Berliner Zeitung 15.4.2004
Tobias Schormann: Herr Weißbarth, Sie beschäftigen sich seit Jahren mit Ihrem Kollegen Alfred Hitchcock. Auch ihr Oscar-nominierter Film "Echo" ist in Hitchcock-Manier gedreht. Was fasziniert sie so sehr an ihm?
Hitchcock war immer schon mein großes Vorbild. Seine Technik ist bis heute einzigartig geblieben.
Und was ist seine Technik?
Hitchcock gilt ja bekanntlich als der Meister des Suspense, zu Deutsch als Experte für spannungsgeladene Momente. Dabei arbeitet er mit einen einfachen, aber wirksamen Mittel: Der Zuschauer weiß mehr als die Figuren. In "Der Mann, der zu viel wusste" wartet der Gangster zum Beispiel auf einen Beckenschlag in einem Musikstück, der den tödlichen Schuss übertönen soll. Der Zuschauer weiß das und fiebert mit der Figur mit, während die Musik läuft. Er will ihr zurufen "Pass auf!", doch sie blickt ihn nur ahnungslos von der Leinwand an. Diese zähen Momente des lähmenden Entsetzens machen bei Hitchcock die Spannung aus.
Warum hält ein Regisseur einen Vortrag über einen anderen Regisseur?
Ich versuche seit Jahren, den Stil Hitchcocks zu analysieren. Den Leuten möchte ich nahe bringen, wie aktuell seine Arbeit heute noch ist. Mit Filmbeispielen zeige ich seine Entwicklung. Ich wünschte, heute würden mehr Regisseure arbeiten wie er.
Was ist bei heutigen Thrillern anders?
Sie sind oft überladen mit Effekten und legen den Fokus auf Action. Hitchcocks Filme leben von der Andeutung der Gefahr, sie regen die Fantasie an - heute setzen Filme dagegen auf einen Sinnesrausch. Hitchcock schafft es ohne große Gewaltszenen, die Zuschauer zu fesseln: So können Schritte auf dem Flur viel spannender sein als eine Explosion, die das ganze Haus in Schutt und Asche legt. Hitchcock pflegte zu sagen: Man darf den Zuschauer nicht unterschätzen.
Also hat er weniger technische Hilfsmittel eingesetzt?
Das nicht - Hitchcock war durchaus ein Technik-Tüftler. Besonders für die Geräusche in seinen Filmen hat er sich unglaubliche Dinge ausgedacht. So schlitzte er wochenlang Melonen auf, um herauszufinden, mit welcher Sorte man am ehesten das Geräusch imitieren kann, das entsteht, wenn ein Mensch mit einem Messer erstochen wird. Legendär ist auch die Klangkulisse in "Die Vögel". Hierfür kam das Trautonium zum Einsatz, ein vom deutschen Komponisten Oskar Sala speziell entworfenes Instrument, das besonders bedrohliche Vogelschreie ausstieß.

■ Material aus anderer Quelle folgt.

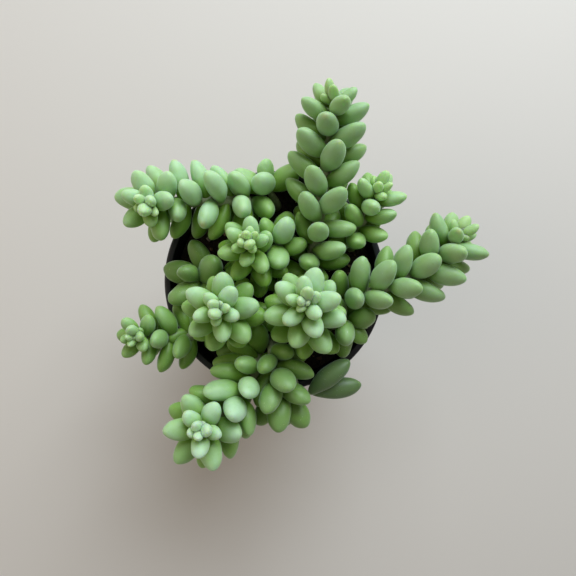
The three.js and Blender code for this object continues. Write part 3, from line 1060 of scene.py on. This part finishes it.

Welchen Einfluss hatten die Schauspieler bei Hitchcock?
So gut wie gar keinen. Hitchcock hat seine Filme zu Beginn Bild für Bild vorgezeichnet, er hatte sie komplett im Kopf, bevor er anfing zu drehen. Für berühmte Schauspieler wie Doris Day muss das ein Graus gewesen sein. Hitchcock soll zeitweise am Set eingeschlafen sein - für ihn war der Film ja schon fertig, als die Dreharbeiten begannen.
Muss man Hitchcock-Kenner sein, um vom heutigen Abend etwas zu haben?
Ich gebe zwar Tipps für Filmemacher, aber wer die Filme als Zuschauer genießen will, ist auch richtig.